##### Provided material

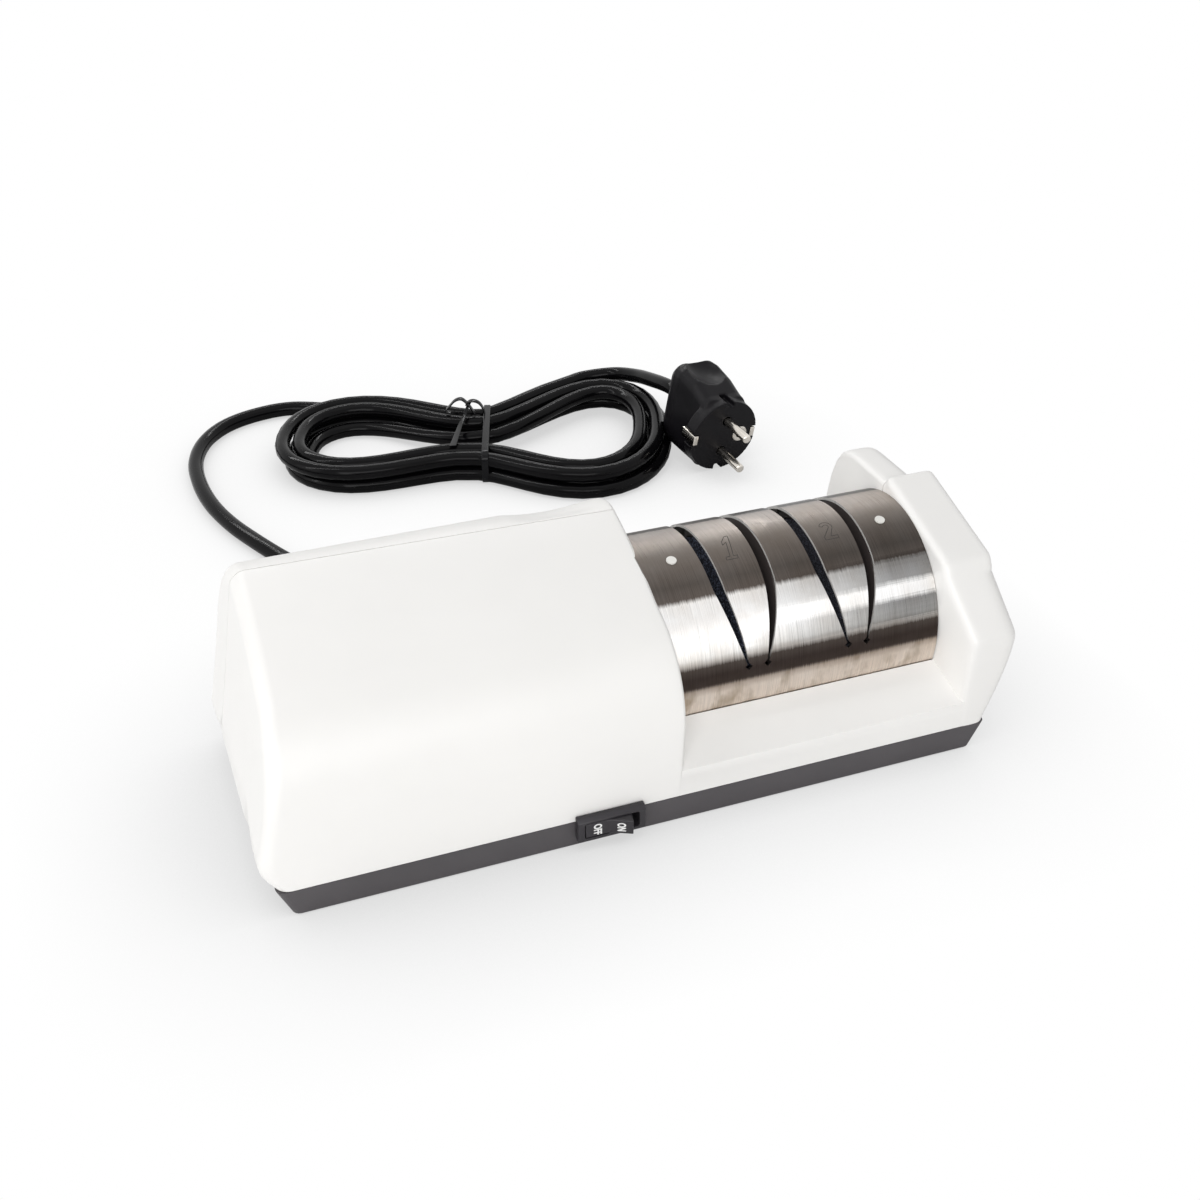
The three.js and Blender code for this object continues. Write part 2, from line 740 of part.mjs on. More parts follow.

##########
##### Provided material

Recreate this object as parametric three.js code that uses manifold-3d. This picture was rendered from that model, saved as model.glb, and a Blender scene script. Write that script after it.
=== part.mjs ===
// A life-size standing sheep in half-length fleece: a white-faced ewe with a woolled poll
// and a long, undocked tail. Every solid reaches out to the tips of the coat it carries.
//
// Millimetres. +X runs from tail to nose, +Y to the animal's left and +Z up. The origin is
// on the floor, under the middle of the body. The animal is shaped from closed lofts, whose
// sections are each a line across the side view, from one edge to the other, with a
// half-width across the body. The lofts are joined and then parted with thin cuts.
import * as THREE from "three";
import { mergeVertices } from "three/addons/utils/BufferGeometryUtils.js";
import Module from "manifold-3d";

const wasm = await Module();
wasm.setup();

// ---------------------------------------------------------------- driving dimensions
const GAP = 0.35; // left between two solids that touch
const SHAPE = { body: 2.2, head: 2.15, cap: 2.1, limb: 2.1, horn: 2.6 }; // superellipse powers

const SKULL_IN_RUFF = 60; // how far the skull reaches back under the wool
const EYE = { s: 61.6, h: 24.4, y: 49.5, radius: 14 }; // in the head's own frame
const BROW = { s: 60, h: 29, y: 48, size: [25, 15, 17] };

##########

▸ What you should do
Copy each line of the listing that contains the string "Blender".

▸ Task answer
The three.js and Blender code for this object continues. Write part 2, from line 740 of part.mjs on. More parts follow.
Recreate this object as parametric three.js code that uses manifold-3d. This picture was rendered from that model, saved as model.glb, and a Blender scene script. Write that script after it.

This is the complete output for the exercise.